Manning v. State

CHARLES CARROLL, Associate Judge

(concurring specially).

I concur in the opinion and judgment of the court. I recognize the need to follow Bennett v. State, Fla.1975, 316 So.2d 41, and hold that reversible error resulted when the state produced testimony that the accused, in custody and aware of his right to remain silent, availed himself of that right and stated he did not want to talk to the officers, even though there was no showing that his election to remain silent was made in face of an accusation, or under other circumstances of such character that to then remain silent would amount to an admission against interest, constituting self-incriminating evidence of guilt. I agree that the harmless error rule here obviates reversal for such error.

However, I take the liberty to state reasons why, in my opinion, the foregoing incident should not be regarded as reversible error.1 The constitutional rights of an accused in custody, as outlined in Miranda2 (including the right to have an attorney; to remain silent; to refuse to submit to custodial interrogation unless in presence of his attorney; and to retain his constitutional rights rather than to waive them), are granted to an accused by fundamental law for his benefit and protection, including his protection against self-incrimination.

It would appear that the bare fact that an accused chose to avail himself of the rights thus granted to him, or of any one of such rights, should not be regarded as self-incriminating evidence of his guilt of the offense for which he was arrested. I cannot consider that an accused who informs an officer that he chooses not to submit to custodial interrogation thereby has been “compelled to incriminate himself”, or thereby has furnished evidence of guilt by remaining silent.

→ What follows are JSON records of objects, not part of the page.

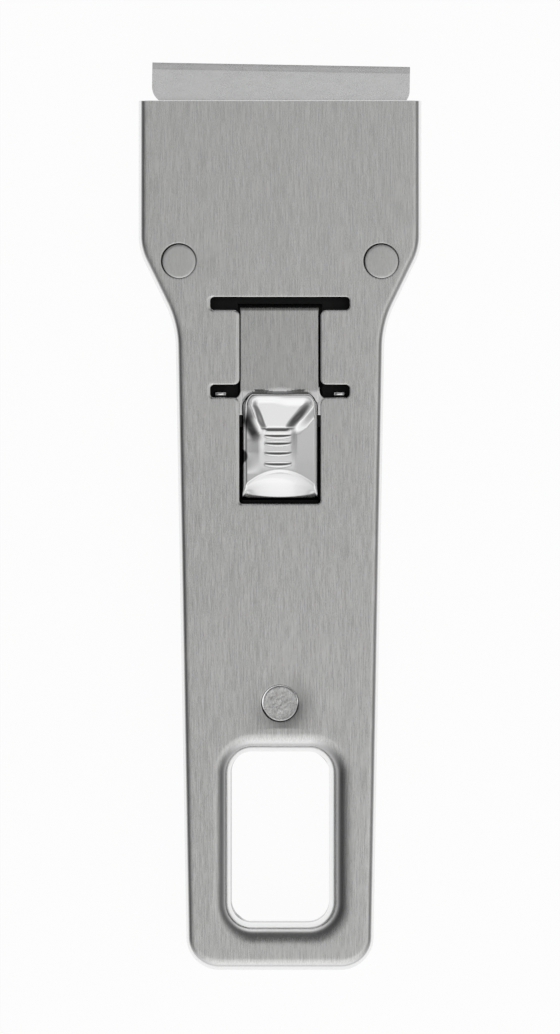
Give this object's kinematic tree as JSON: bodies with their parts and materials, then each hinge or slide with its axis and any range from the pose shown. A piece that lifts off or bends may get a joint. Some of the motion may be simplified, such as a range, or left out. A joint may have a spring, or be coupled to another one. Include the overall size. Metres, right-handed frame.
{
  "type": "ceramic hob scraper",
  "caption": "Flat all-steel scraper for ceramic hobs: a blade slides out of its wide end and is moved and locked by a sprung thumb catch; the narrow end has a hanging hole.",
  "frame": {"origin": "middle of the flat back, halfway between the tail and the mouth, on the face that it lies on", "axes": "+X across the scraper to its right side seen from the front, +Y along it towards the blade, +Z out of the front face"},
  "size_m": [0.044, 0.1409, 0.0105],
  "materials": {
    "front_shell": "brushed lengthwise, rolled edges polished",
    "rear_shell": "brushed lengthwise",
    "head_rivets": "ground flush with the sheet",
    "tail_rivet": "peened",
    "tail_spacer": "turned",
    "slide_plate": "rolled sheet",
    "blade": "fine satin with a ground edge",
    "thumb_catch": "brushed tongue, polished button",
    "lock_spring": "bright spring steel"
  },
  "bodies": {
    "housing": {"front_shell": "front_shell", "rear_shell": "rear_shell", "head_rivet_left": "head_rivets", "head_rivet_right": "head_rivets", "tail_rivet": "tail_rivet", "tail_spacer": "tail_spacer"},
    "slide": {"slide_plate": "slide_plate", "blade": "blade"},
    "catch": {"thumb_catch": "thumb_catch", "lock_spring": "lock_spring"}
  },
  "joints": [
    {"name": "blade_slide", "type": "slide", "parent": "housing", "child": "slide", "axis": [0, 1, 0], "range_m": [0, 0.0136], "deforming": ["lock_spring"]},
    {"name": "catch_press", "type": "hinge", "parent": "slide", "child": "catch", "pos_m": [0, 0.0005, 0.0044], "axis": [-1, 0, 0], "range_deg": [0, 3.5], "stiffness_Nm_per_rad": 2, "springref_deg": -1.15}
  ]
}
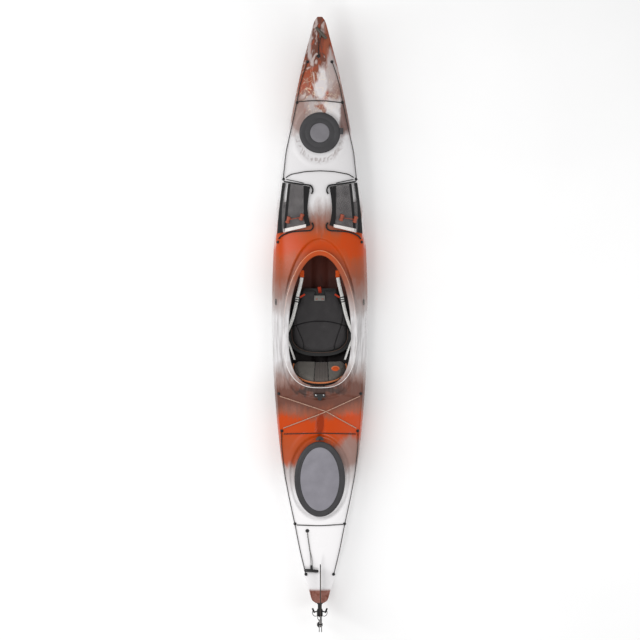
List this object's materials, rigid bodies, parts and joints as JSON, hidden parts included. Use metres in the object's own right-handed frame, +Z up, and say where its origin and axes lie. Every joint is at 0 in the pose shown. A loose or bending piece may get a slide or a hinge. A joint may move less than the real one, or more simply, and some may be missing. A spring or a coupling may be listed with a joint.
{
  "type": "kayak",
  "caption": "Touring kayak with a blended-colour deck, adjustable seat, domed hatch covers, mesh deck pockets, deck lines and a fold-up rudder worked by foot pedals.",
  "frame": {"origin": "centre of the overall length and beam, on the plane the keel rests on", "axes": "+Y towards the bow, +Z up, +X to starboard"},
  "size_m": [0.6222, 3.995, 0.382],
  "materials": {
    "hull_plastic": "semi-gloss rotomoulded, blended colours",
    "foam": "matt closed-cell foam",
    "lid_rubber": "satin",
    "lid_plastic": "fine texture",
    "black_plastic": "satin",
    "rope": "braided",
    "pale_bungee": "braided",
    "mesh": "open mesh",
    "black_webbing": "woven",
    "white_webbing": "woven",
    "orange_webbing": "woven",
    "orange_plastic": "satin",
    "seat_fabric": "fine weave",
    "back_fabric": "fine weave",
    "steel": "brushed",
    "rail_metal": "anodised",
    "rudder_metal": "powder coat",
    "blade_metal": "anodised"
  },
  "bodies": {
    "hull": {"anchor_screws": "steel", "bow_bulkhead": "foam", "bow_bungees": "rope", "bow_deck": "hull_plastic", "bow_deck_line_left": "rope", "bow_deck_line_right": "rope", "bow_handle_eye": "black_plastic", "bow_pad_eyes": "black_plastic", "cockpit_deck": "hull_plastic", "foot_rail_left": "rail_metal", "foot_rail_right": "rail_metal", "hull_shell": "hull_plastic", "pocket_bands": "black_webbing", "pocket_bungees": "rope", "pocket_hems": "white_webbing", "pocket_mesh_left": "mesh", "pocket_mesh_right": "mesh", "pocket_toggles": "orange_plastic", "rear_anchor": "black_plastic", "rear_bungee": "rope", "rudder_bracket": "rudder_metal", "rudder_pin": "steel", "seat_cushion": "seat_fabric", "seat_pan": "black_plastic", "seat_rails": "black_plastic", "side_loops": "black_webbing", "side_pad_eyes": "black_plastic", "stern_bulkhead": "foam", "stern_bungees": "pale_bungee", "stern_deck": "hull_plastic", "stern_deck_line_left": "rope", "stern_deck_line_right": "rope", "stern_handle_eye": "black_plastic", "stern_pad_eyes": "black_plastic", "strap_buckles": "black_plastic", "strap_main_left": "white_webbing", "strap_main_right": "white_webbing", "strap_tabs": "orange_webbing", "strap_tail_left": "white_webbing", "strap_tail_right": "white_webbing"},
    "bow_hatch": {"bow_hatch_seal": "lid_rubber", "bow_hatch_panel": "lid_plastic"},
    "stern_hatch": {"stern_hatch_seal": "lid_rubber", "stern_hatch_panel": "lid_plastic"},
    "bow_handle": {"bow_handle_grip": "black_plastic", "bow_handle_cord": "rope"},
    "stern_handle": {"stern_handle_grip": "black_plastic", "stern_handle_cord": "rope"},
    "leg_lift": {"leg_lift_pan": "black_plastic", "leg_lift_cushion": "seat_fabric", "leg_lift_pull": "orange_webbing"},
    "backrest": {"backrest_shell": "black_plastic", "backrest_pad": "back_fabric", "backrest_badge": "orange_plastic"},
    "pedal_left": {"foot_pedal_left": "black_plastic"},
    "pedal_right": {"foot_pedal_right": "black_plastic"},
    "rudder_head": {"rudder_head": "rudder_metal", "rudder_wire_loops": "steel", "rudder_pivot_bolt": "steel"},
    "rudder_blade": {"rudder_blade": "blade_metal"}
  },
  "joints": [
    {"name": "bow_hatch_lift", "type": "slide", "parent": "hull", "child": "bow_hatch", "axis": [0, 0, 1], "range_m": [0, 0.25]},
    {"name": "stern_hatch_lift", "type": "slide", "parent": "hull", "child": "stern_hatch", "axis": [0, 0, 1], "range_m": [0, 0.25]},
    {"name": "bow_handle_swing", "type": "hinge", "parent": "hull", "child": "bow_handle", "pos_m": [-0.008, 1.742, 0.3365], "axis": [1, 0, 0], "range_deg": [0, 95]},
    {"name": "stern_handle_swing", "type": "hinge", "parent": "hull", "child": "stern_handle", "pos_m": [-0.081, -1.342, 0.2742], "axis": [-1, 0, 0], "range_deg": [0, 95]},
    {"name": "leg_lift_tilt", "type": "hinge", "parent": "hull", "child": "leg_lift", "pos_m": [0, 0.002, 0.097], "axis": [1, 0, 0], "range_deg": [0, 8]},
    {"name": "backrest_fold", "type": "hinge", "parent": "hull", "child": "backrest", "pos_m": [0, -0.25, 0.112], "axis": [-1, 0, 0], "range_deg": [0, 60], "deforming": ["strap_main_left", "strap_main_right"]},
    {"name": "pedal_left_slide", "type": "slide", "parent": "hull", "child": "pedal_left", "axis": [0.1236, 0.9923, 0], "range_m": [-0.043, 0.043]},
    {"name": "pedal_right_slide", "type": "slide", "parent": "hull", "child": "pedal_right", "axis": [-0.1236, 0.9923, 0], "range_m": [-0.043, 0.043]},
    {"name": "rudder_steer", "type": "hinge", "parent": "hull", "child": "rudder_head", "pos_m": [0, -1.864, 0.23], "axis": [0, 0, 1], "range_deg": [-35, 35]},
    {"name": "rudder_lift", "type": "hinge", "parent": "rudder_head", "child": "rudder_blade", "pos_m": [0, -1.949, 0.306], "axis": [1, 0, 0], "range_deg": [0, 250]}
  ],
  "couplings": [
    {"joint": "pedal_left_slide", "follows": "rudder_steer", "m_per_rad": -0.07},
    {"joint": "pedal_right_slide", "follows": "rudder_steer", "m_per_rad": 0.07}
  ]
}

*411It is materially different matter when the exercise of the right (such as the right to remain silent), is made in face of an accusation, or otherwise is made under circumstances which are of such character that to remain silent in face thereof would be tantamount to a self-incriminating admission, and evidence of guilt.3 That is precisely what occurred in Jones v. State, Fla.App.1967, 200 So.2d 574. In that case, a short time after a purse snatching incident the accused was arrested on the basis of a description given by the victim, and was warned of his rights. He was returned to the scene of the offense in custody of the officers, and there in face of a statement by the victim, made in his presence, that he was the man who took her purse, the accused stood mute. Testimony presented by the state that such had occurred was held to be reversible error under Miranda.

In Bennett, citing Jones as authority, it was held to be reversible error for the state to produce testimony that an accused, after having been arrested and warned of his rights, had refused a request of the officers that he sign a written waiver of his rights. In that case it was not shown that the election of the accused to avail himself of his granted constitutional rights was made in face of an accusation, or under circumstances whereby his election could operate as admission against interest constituting evidence of his guilt.,

In Miranda, after stating it is impermissible to penalize an individual for exercising his Fifth Amendment privilege when he is under police custodial interrogation, the Supreme Court of the United States said: “[T]he prosecution may not, therefore, use at trial the fact that he stood mute or claimed his privilege in face of accusation”, and further said: “[T]he privilege against self-incrimination protects the individual from being compelled to incriminate himself in any manner”. (Emphasis supplied).

The choice of an accused not to waive the rights granted by fundamental law for his protection, including protection against self-incrimination, should not be regarded as an admission of guilt or as being evidence of his guilt. Exercise of his rights by an accused should not operate to bring about any injurious result, for his protection against which the right was granted.

If refusal of an accused to waive his rights or to submit to custodial interrogation is not to be regarded as evidence of his guilt, then testimony that he did so, if presented by the state, would not be a showing of guilt of the accused by self-in-erimination, and should not be ground for reversal. On the other hand, when the exercise of the right is under conditions which may be such that for the accused to have done so in face thereof would amount, under the law, to a self-incriminating admission constituting evidence of guilt, it would be prejudicial, and reversible error for the state to show that such had occurred, since that would be action by the state penalizing the accused for having exercised his Fifth Amendment privilege. It would appear the former would apply to Bennett, and that the latter situation applies to Jones.

To hold otherwise could influence an appellate court to regard it to be reversible error whenever, on trial of an accused, the state should happen to present evidence that an accused while in custody had made known his desire to avail himself of one or more of the constitutional rights granted to him for his use and protection.

. See Hoffman v. Jones, Fla. 1973, 280 So.2d 431, 434.

. Miranda v. Arizona, 384 U.S. 436, 86 S.Ct. 1602, 16 L.Ed.2d 694.

. For example, as when one co-defendant upon custodial interrogation, in the presence of the other, implicates the other.